The last day of summer came. I remember waking up in the morning and thinking this is the day that we throw away Mattie's sippy cups. He was ready. After breakfast he took one more last long swig, stared me directly in the face and said, "Here. Throw it away." As I tossed those faded, chewed up cups and lids into the trash can,whose spill proof seals no longer worked and Cars characters couldn't be discerned anymore, I watched his face for signs of panic. Nothing. He smiled up at me, shrugged his shoulders slightly, and turned and walked out of the kitchen. I found myself standing there staring down into the trash can, bereft. There, among the potato peels and empty egg carton, next to the junk mail, lay the remnants of almost a decade that changed me forever from a whining burden into a capable set of hands and feet and heart, from a wimp into a warrior, from a woman into a mother.
Since then, I will admit, I've been throwing a little bit of a pity party. I've been holding back from really engaging among new acquaintances at our new church here in Tulsa. I've delayed making plans, making friends, making my peace. It's as if, with the kids in school and all this time for me to now pursue those other dreams of being a writer and an artist, of getting healthy and going back to school, I don't know who I am anymore beyond being a mother to very small children. I know it's time to find out again.
So I ask you to picture me now. I am sitting on the couch, a cup of tea on the table next to me, the soft lighting of the lamp on overhead. I am holding a book. The book of these last eight incredible years of motherhood to my three children as babies and toddlers. It's not an attractive book. It's old and kind of smelly, with smears of food and ripped pages. It looks like someone has taken a black marker to some of the pages, and scribbled with abandon. A few of the pages are crumpled, some have been chewed on, and one is missing. If you look closely, you'll notice different chapters in this book. There's the chapter called "Sleepless With a Rattle", and then there's one named, "Will Rock For Food", and "Ancient Times: Date Nights". Then there's that last chapter, about something as inconsequential as a sippy cup, for Heaven's sake. Though not attractive, it's a very well-bound book, built to last. Certain pages are dog-eared. It is full of memories that only a mother could love, experiences that made me know how strong I really was, love that made me even more certain of the daily involvement of my Heavenly Father, teachable moments, and milestone celebrations that are among my most precious posessions. But now, it is time to close it. I have no regrets. I have peace about where our family is and have felt the guiding hand of God every step of the way. But this is the end of this season.

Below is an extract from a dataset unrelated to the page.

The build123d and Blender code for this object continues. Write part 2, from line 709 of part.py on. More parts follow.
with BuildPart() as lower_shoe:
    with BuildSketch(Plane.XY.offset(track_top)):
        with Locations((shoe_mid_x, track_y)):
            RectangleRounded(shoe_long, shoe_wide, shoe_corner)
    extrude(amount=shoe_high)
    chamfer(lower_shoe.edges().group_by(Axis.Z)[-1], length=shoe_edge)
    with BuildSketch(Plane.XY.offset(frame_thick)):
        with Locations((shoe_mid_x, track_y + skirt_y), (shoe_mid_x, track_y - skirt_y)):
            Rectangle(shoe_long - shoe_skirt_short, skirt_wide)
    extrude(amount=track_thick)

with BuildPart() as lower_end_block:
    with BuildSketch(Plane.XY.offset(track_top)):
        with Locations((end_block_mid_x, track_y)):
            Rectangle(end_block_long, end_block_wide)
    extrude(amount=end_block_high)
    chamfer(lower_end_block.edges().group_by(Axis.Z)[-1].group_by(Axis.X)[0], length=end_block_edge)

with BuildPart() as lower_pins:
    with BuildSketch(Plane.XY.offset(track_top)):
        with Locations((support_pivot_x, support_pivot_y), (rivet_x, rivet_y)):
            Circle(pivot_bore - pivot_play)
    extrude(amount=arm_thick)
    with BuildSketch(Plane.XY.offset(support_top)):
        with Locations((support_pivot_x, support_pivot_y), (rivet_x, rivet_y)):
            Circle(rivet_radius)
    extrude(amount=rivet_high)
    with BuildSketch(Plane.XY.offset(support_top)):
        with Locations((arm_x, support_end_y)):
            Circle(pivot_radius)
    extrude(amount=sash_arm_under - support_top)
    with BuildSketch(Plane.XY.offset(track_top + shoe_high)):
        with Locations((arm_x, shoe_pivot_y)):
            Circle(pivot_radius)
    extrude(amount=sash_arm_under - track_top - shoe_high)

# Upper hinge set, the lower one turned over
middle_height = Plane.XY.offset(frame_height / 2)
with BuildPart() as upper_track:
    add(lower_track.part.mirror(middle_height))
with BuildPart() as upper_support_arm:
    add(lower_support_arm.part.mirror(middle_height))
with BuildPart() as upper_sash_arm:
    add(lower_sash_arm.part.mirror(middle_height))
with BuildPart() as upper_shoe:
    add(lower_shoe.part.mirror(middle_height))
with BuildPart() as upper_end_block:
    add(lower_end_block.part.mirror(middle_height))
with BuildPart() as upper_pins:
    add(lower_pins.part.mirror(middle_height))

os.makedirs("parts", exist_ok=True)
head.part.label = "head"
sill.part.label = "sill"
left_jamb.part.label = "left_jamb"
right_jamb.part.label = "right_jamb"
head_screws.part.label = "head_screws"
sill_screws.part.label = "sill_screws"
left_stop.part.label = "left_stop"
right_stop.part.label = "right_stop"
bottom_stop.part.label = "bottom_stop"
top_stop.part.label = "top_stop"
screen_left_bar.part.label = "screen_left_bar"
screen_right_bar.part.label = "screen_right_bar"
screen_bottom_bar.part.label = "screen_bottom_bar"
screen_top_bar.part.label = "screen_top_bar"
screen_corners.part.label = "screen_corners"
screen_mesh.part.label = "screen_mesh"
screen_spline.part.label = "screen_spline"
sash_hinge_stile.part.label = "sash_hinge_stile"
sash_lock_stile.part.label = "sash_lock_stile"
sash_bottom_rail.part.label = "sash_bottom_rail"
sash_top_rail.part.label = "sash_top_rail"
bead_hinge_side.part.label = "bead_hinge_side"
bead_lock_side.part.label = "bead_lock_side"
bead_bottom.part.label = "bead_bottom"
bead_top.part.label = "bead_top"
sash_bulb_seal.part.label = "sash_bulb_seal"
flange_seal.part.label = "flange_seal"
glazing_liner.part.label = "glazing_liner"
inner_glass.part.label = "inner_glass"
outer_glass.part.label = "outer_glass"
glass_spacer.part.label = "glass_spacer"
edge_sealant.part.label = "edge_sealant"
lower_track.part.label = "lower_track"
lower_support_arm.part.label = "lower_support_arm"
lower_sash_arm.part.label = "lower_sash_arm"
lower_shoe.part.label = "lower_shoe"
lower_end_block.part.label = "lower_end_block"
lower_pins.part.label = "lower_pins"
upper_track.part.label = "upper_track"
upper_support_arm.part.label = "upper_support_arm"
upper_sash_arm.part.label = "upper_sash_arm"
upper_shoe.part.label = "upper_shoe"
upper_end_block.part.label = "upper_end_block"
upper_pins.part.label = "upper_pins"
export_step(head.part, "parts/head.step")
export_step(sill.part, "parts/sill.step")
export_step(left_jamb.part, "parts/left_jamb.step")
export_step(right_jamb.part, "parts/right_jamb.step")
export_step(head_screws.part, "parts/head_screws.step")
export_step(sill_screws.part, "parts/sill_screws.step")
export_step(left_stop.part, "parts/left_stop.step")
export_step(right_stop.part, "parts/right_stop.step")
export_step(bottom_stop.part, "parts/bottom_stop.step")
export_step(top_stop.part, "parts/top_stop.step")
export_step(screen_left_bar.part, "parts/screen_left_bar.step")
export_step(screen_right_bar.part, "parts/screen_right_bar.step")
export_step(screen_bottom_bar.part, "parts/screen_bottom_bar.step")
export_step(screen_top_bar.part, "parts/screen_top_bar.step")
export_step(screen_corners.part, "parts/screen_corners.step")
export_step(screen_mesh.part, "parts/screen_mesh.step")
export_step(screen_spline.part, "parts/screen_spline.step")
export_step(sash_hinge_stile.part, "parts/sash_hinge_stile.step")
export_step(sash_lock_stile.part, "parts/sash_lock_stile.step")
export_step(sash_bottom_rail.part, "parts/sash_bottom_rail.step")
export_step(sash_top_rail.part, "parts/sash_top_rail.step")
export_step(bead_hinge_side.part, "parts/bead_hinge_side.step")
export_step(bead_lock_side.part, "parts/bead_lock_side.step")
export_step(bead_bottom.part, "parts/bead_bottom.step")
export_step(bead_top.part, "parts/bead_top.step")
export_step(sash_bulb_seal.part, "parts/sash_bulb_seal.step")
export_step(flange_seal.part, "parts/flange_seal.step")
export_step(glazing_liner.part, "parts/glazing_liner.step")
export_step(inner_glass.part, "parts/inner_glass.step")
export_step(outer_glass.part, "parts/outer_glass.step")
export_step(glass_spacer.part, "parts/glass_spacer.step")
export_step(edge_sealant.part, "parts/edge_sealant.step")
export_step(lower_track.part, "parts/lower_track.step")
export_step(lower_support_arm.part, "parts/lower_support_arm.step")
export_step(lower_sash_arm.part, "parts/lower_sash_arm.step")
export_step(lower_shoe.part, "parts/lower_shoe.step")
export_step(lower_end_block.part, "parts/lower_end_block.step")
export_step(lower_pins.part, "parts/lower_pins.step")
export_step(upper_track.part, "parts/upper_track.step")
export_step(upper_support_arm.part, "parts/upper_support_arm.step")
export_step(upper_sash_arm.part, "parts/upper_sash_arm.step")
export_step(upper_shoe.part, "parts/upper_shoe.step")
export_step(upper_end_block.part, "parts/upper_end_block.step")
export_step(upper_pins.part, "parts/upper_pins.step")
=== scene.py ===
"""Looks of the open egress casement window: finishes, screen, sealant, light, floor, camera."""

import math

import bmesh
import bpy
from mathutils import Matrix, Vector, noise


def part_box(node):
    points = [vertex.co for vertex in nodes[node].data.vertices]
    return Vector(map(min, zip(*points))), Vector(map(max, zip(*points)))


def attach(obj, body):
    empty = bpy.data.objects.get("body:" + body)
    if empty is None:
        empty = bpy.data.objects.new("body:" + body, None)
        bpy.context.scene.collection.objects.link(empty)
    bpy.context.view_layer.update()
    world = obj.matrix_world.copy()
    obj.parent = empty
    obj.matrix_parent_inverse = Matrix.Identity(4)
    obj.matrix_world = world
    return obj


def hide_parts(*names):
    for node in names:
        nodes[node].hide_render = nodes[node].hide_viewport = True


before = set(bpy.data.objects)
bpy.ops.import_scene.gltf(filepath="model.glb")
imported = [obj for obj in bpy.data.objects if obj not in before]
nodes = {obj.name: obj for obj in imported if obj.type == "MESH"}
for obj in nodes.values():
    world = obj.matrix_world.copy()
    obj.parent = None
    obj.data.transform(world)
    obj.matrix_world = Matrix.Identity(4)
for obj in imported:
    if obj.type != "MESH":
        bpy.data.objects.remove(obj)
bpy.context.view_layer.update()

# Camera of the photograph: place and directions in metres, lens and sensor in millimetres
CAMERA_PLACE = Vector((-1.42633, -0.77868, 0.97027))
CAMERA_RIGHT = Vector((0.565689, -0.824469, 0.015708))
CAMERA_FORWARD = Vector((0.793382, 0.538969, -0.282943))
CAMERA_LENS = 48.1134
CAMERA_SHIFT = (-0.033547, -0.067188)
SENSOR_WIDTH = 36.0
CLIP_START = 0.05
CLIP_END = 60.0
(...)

Picturing me taking my one last swig...
As I sit there, in the soft lamplight in a quiet house, while everyone is sleeping, I am ready to say goodbye. I must prepare my heart for what is next. I must ready myself and my life for the next season that God has for my family, for the fresh page to write upon, for the brand new book in which to chronicle my continuing journey as a mother. With prayers that have no words welling up in my heart, and tears that have their source in both joy and sadness upon my cheeks, with gratitude that makes me feel among the richest and most blessed of women, I close the book. I am saying goodbye to those wild days and to the particular brand of joy that surrounded them.
It is time to embrace what's around the bend and acknowledge that the best is yet to come.
I guess, without a lid on my cup, I can heartily drink to that.